Lisa and Ralph had no grand vision of starting a fly-fishing school as they became more enamored of the sport. "I guided for a while but found it unfulfilling," Lisa said. "I wasn't that interested in putting people into numbers of fish. I wanted to teach people how to fish. You have an opportunity to do this when you're guiding, but people may have different expectations. There was one outing that really turned me off on guiding. I had a guy out on the Truckee River, and he landed five really nice fish. That's a pretty good day on the Truckee, but the angler was really bummed out. I just didn't get it. It was a spectacularly beautiful day and the guy was getting fish, but it wasn't enough.

"At the time we started the school (California School of Flyfishing), there weren't really any fly-fishing schools around. Without a blueprint to work from, it just sort of evolved. The school format was attractive not only for the teaching focus; it would allow us to create a more predictable schedule so we could get our own fishing in! We offer both introductory and advanced classes; I do all the intro classes. I really enjoy the chance to turn people on to fishing. Some of the seasoned anglers in the advanced classes can be a little jaded, but not the beginners. Some know next to nothing-I've had students who didn't realize there were aquatic insects in the river-but they have the desire to learn. Some of the students are billionaires; some have saved for two years to be able to attend. People from all walks of life can come together over fly fishing. I get as excited as the students do; it's a great privilege to be able to introduce someone to something that you cherish. There's nothing more rewarding than reaching the end of a class and seeing your students bursting with excitement. I'll sometimes get letters or emails from people I taught years back thanking me for opening up a new spiritual part of their life."

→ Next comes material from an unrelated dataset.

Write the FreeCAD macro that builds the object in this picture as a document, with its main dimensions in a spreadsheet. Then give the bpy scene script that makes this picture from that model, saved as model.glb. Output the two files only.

In many parts of the world, California's best-known fish is the rainbow trout; it was McCloud River rainbows and Russian River steelhead, after all, that were shipped south to Patagonia and west to New Zealand to populate those region's rivers. Yet it's the diminutive and strikingly colored California golden trout (Oncorhynchus aguabonita aguabonita) that's recognized as the state fish. Goldens-believed to have evolved from redband rainbows that colonized the Kern River drainage in the southern Sierras-are present in some three hundred lakes and more than two hundred miles of streams in the Golden State. (The fish have been introduced into many of these systems.) The pursuit of golden trout in the high country is a perfect fusion of Lisa's loves of backpacking and fishing. "Once or twice a year, Ralph and me will head into the High Sierras to pursue these little gems," she added. "They are so beautiful, and the places where you find them are that much more remote. You have to work a little bit more to get there, but that makes the reward that much richer. In the end, it's all about the adventure."

There are many ways you can derive enjoyment from a fishing trip: catching a big fish, catching a lot of fish, catching a fish you really had to work for, or as Lisa described, not fishing at all. "When we lived in Truckee full-time, we'd take our dinner and a bottle of wine down to the river four or five times a week in the summer. We had plenty of good dinner spots if someone happened to be in the water when we arrived at one. When you know the river as well as we do, having dinner there is as good as fishing. You can just take it all in and lose yourself as you gaze at the expanse of the river, or focus on the minutiae, the bugs, the close-up patterns on the rocks. Either way it sucks you in, offering up some of my life's purest moments. You realize at these times that fishing is, at least in part, merely an excuse to take us out to the river.

"I've meditated for thirty-seven years. It's a way I can lose myself for a time, a method for getting away from the chatter that's in my mind. I think for many people who take up fly fishing, the attractiveness of the sport is the same as what I find in meditation-for the time you're on the river, it gets you away from the chatter in your mind."

ABOUT THE ANGLER

LISA CUTTER operates California School of Flyfishing (www.flyline.com) with her husband, Ralph, from Nevada City and Truckee, California. She and Ralph have produced the DVD Bugs of the Underworld and have been profiled in National Geographic Adventure, the Los Angeles Times, Outside, the New York Times, the Wall Street Journal, Sunset, and Playboy. Though they've fly fished the world, they remain devoted to their home waters in the Sierra Nevada.